● What is asked: Repeat exactly, and only, the lines below starting at the line that contains "deck_spring();" and ending at the line that contains "in imported if", inclusive of both.

□ □ □ □ □

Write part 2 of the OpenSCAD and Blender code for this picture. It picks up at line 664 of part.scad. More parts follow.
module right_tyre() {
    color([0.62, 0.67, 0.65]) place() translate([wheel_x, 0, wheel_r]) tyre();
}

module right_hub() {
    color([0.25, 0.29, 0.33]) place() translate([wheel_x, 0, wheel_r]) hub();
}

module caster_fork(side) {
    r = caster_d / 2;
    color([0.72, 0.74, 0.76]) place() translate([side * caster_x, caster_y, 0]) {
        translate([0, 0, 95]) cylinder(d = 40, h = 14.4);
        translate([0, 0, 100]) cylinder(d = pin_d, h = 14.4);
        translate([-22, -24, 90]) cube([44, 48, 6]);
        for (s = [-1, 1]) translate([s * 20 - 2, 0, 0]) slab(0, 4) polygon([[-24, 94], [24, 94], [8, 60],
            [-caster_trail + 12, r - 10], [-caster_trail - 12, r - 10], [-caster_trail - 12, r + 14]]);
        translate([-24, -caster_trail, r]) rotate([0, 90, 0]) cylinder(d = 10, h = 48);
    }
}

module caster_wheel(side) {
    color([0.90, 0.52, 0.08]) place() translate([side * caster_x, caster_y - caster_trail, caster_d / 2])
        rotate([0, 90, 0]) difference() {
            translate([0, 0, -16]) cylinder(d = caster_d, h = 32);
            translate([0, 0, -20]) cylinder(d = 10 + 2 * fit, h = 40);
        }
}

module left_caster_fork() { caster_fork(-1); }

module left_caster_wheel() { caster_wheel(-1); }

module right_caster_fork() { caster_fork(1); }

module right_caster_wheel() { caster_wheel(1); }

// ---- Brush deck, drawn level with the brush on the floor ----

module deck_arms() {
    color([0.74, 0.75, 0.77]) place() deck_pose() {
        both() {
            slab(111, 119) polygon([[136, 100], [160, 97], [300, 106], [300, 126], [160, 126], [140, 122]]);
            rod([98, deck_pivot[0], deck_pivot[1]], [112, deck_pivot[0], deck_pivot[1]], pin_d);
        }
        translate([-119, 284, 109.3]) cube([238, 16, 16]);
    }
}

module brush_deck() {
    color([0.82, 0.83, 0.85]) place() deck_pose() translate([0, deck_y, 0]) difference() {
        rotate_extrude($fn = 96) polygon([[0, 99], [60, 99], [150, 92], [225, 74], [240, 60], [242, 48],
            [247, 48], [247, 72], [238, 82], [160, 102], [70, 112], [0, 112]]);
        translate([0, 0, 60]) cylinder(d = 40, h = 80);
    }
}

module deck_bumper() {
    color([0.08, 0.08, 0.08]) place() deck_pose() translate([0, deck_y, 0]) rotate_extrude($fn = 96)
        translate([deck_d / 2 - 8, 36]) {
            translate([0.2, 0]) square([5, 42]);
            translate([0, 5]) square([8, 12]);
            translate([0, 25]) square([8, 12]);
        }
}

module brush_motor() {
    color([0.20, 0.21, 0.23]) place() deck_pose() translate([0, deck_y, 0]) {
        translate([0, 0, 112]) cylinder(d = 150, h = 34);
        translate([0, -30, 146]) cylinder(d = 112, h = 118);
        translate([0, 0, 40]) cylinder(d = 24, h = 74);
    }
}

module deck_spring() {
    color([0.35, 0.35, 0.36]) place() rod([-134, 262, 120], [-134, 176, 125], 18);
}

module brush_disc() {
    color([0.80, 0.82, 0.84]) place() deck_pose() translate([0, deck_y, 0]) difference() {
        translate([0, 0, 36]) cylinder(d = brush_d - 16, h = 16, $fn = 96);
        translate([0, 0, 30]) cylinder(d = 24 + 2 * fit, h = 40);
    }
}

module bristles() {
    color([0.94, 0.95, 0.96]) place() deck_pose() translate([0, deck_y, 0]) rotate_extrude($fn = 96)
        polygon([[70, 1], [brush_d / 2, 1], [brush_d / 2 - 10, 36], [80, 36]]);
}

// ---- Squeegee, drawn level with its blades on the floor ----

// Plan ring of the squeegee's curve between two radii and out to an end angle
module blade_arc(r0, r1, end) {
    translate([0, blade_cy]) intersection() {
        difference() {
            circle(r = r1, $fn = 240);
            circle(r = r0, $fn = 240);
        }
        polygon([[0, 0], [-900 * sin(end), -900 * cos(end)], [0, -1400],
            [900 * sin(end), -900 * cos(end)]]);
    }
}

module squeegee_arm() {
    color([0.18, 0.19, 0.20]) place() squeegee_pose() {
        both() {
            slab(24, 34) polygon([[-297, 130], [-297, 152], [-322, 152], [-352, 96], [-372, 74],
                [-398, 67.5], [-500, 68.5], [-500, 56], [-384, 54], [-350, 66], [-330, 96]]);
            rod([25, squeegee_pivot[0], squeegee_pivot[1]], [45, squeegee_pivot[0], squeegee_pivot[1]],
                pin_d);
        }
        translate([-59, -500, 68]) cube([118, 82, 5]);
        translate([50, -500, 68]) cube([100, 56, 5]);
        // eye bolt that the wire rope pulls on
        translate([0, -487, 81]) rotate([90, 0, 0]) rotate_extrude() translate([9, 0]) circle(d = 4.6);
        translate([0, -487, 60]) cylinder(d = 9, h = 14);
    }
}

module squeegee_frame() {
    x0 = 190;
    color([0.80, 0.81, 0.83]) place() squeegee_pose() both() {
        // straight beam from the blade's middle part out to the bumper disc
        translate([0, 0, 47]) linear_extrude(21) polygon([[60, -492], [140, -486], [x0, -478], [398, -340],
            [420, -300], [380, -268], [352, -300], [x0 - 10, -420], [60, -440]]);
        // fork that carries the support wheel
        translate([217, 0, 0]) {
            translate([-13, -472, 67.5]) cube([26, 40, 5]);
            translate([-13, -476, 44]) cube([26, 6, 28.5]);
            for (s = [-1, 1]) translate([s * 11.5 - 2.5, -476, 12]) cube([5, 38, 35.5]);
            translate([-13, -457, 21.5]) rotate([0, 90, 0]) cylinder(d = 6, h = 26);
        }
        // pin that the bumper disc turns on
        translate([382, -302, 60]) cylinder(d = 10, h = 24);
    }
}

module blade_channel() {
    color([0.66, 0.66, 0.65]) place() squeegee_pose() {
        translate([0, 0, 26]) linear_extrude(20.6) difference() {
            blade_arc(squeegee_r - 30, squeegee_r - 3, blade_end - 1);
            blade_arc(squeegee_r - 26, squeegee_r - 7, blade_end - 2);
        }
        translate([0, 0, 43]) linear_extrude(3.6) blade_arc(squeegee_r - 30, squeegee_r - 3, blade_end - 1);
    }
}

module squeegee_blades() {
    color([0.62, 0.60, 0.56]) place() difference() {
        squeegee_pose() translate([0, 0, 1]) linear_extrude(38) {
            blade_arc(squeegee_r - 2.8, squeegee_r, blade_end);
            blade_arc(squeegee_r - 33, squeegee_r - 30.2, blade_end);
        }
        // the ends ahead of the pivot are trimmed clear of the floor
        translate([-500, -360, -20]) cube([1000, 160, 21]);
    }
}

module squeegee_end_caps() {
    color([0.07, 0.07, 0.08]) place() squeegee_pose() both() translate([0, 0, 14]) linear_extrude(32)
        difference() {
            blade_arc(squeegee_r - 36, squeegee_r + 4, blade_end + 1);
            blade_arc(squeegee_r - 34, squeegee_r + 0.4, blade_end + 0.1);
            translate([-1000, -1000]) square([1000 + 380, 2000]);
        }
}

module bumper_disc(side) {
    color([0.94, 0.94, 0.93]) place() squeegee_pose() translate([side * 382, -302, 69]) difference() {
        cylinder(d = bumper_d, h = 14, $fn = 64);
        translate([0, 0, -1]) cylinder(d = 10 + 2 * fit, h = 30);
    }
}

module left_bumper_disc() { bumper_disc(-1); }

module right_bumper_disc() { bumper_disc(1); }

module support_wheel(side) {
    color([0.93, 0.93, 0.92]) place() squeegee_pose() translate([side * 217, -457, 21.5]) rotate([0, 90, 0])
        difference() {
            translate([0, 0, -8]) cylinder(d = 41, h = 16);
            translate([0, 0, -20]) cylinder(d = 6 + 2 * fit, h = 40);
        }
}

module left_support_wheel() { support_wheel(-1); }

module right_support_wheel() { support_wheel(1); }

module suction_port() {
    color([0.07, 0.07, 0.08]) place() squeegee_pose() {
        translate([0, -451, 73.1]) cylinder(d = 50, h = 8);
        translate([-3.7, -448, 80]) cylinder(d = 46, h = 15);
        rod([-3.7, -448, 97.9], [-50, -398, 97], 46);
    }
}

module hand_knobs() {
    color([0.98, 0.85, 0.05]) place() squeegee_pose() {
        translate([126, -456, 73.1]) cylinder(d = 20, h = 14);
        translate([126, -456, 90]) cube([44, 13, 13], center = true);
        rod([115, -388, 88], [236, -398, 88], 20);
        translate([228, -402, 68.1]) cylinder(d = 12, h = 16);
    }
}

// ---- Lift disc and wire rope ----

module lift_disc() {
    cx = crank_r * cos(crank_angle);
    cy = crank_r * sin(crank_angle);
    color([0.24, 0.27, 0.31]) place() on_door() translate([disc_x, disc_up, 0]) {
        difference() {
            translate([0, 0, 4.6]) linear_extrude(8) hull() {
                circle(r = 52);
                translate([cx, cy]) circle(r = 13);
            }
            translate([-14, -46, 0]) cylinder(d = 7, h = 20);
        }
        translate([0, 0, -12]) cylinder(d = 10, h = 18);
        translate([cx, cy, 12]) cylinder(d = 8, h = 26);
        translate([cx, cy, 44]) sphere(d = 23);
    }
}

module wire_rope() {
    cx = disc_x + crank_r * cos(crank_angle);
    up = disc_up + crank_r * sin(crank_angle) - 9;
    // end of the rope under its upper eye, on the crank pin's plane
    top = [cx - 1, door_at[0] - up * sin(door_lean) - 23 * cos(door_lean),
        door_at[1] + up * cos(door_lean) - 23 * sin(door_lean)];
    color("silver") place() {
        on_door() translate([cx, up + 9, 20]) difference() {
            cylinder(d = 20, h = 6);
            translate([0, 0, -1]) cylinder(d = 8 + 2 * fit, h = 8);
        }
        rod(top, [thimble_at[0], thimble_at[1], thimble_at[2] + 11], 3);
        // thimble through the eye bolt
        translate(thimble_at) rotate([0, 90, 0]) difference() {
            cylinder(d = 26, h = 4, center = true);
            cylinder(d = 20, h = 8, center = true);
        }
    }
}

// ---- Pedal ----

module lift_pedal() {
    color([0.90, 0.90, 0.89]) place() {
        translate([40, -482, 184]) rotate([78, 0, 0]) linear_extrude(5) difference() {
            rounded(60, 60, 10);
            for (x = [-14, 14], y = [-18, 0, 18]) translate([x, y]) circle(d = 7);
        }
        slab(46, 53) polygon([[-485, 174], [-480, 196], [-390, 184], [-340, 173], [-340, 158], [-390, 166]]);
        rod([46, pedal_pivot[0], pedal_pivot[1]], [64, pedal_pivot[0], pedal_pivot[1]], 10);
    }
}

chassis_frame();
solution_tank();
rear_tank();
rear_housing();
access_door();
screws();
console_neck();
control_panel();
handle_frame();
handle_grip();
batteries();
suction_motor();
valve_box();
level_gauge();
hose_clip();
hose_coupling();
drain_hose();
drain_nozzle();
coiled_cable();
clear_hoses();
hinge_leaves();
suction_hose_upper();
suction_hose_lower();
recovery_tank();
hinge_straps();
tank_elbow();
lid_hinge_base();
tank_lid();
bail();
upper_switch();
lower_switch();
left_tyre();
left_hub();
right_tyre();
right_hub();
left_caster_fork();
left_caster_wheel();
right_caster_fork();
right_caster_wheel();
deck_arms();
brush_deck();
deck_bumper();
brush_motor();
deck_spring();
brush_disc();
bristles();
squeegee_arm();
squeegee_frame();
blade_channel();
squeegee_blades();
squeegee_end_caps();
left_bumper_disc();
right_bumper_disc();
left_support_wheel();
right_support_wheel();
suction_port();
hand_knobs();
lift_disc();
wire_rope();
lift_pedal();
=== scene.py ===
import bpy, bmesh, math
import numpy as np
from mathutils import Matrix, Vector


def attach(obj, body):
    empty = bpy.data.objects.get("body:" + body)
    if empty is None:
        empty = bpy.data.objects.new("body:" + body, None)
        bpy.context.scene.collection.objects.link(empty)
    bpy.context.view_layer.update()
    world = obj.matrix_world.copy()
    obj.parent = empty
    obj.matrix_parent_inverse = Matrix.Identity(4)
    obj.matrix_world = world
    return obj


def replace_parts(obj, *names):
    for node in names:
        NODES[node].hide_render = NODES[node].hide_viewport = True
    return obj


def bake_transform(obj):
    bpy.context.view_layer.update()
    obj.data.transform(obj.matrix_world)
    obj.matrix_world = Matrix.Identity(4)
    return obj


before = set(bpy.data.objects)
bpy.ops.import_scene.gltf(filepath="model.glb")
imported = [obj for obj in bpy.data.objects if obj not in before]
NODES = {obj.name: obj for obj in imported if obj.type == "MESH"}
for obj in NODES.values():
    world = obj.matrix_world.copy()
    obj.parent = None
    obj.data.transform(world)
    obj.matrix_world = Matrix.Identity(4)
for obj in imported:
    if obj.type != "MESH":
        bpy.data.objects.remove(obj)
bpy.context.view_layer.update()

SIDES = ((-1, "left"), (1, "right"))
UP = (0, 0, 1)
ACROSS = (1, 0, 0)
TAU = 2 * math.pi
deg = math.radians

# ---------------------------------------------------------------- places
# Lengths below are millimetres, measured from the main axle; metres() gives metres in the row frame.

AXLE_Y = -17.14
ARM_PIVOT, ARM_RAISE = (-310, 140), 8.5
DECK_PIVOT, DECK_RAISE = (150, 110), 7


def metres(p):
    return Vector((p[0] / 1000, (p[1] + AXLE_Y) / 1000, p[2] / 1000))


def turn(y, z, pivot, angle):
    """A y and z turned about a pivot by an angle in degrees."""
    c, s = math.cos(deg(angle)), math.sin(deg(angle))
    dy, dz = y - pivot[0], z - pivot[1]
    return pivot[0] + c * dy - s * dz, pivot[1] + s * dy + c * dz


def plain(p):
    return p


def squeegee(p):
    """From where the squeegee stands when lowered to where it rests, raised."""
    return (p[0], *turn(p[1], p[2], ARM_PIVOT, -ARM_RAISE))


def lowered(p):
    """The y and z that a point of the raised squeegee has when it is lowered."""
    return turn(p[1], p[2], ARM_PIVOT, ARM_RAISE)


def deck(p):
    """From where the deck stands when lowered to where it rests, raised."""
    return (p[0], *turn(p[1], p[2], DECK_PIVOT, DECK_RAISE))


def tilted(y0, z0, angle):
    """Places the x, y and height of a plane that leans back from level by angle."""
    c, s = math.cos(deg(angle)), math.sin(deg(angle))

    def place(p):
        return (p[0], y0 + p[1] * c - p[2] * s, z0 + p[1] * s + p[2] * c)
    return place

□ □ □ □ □

● The output:
deck_spring();
brush_disc();
bristles();
squeegee_arm();
squeegee_frame();
blade_channel();
squeegee_blades();
squeegee_end_caps();
left_bumper_disc();
right_bumper_disc();
left_support_wheel();
right_support_wheel();
suction_port();
hand_knobs();
lift_disc();
wire_rope();
lift_pedal();
=== scene.py ===
import bpy, bmesh, math
import numpy as np
from mathutils import Matrix, Vector


def attach(obj, body):
    empty = bpy.data.objects.get("body:" + body)
    if empty is None:
        empty = bpy.data.objects.new("body:" + body, None)
        bpy.context.scene.collection.objects.link(empty)
    bpy.context.view_layer.update()
    world = obj.matrix_world.copy()
    obj.parent = empty
    obj.matrix_parent_inverse = Matrix.Identity(4)
    obj.matrix_world = world
    return obj


def replace_parts(obj, *names):
    for node in names:
        NODES[node].hide_render = NODES[node].hide_viewport = True
    return obj


def bake_transform(obj):
    bpy.context.view_layer.update()
    obj.data.transform(obj.matrix_world)
    obj.matrix_world = Matrix.Identity(4)
    return obj


before = set(bpy.data.objects)
bpy.ops.import_scene.gltf(filepath="model.glb")
imported = [obj for obj in bpy.data.objects if obj not in before]
NODES = {obj.name: obj for obj in imported if obj.type == "MESH"}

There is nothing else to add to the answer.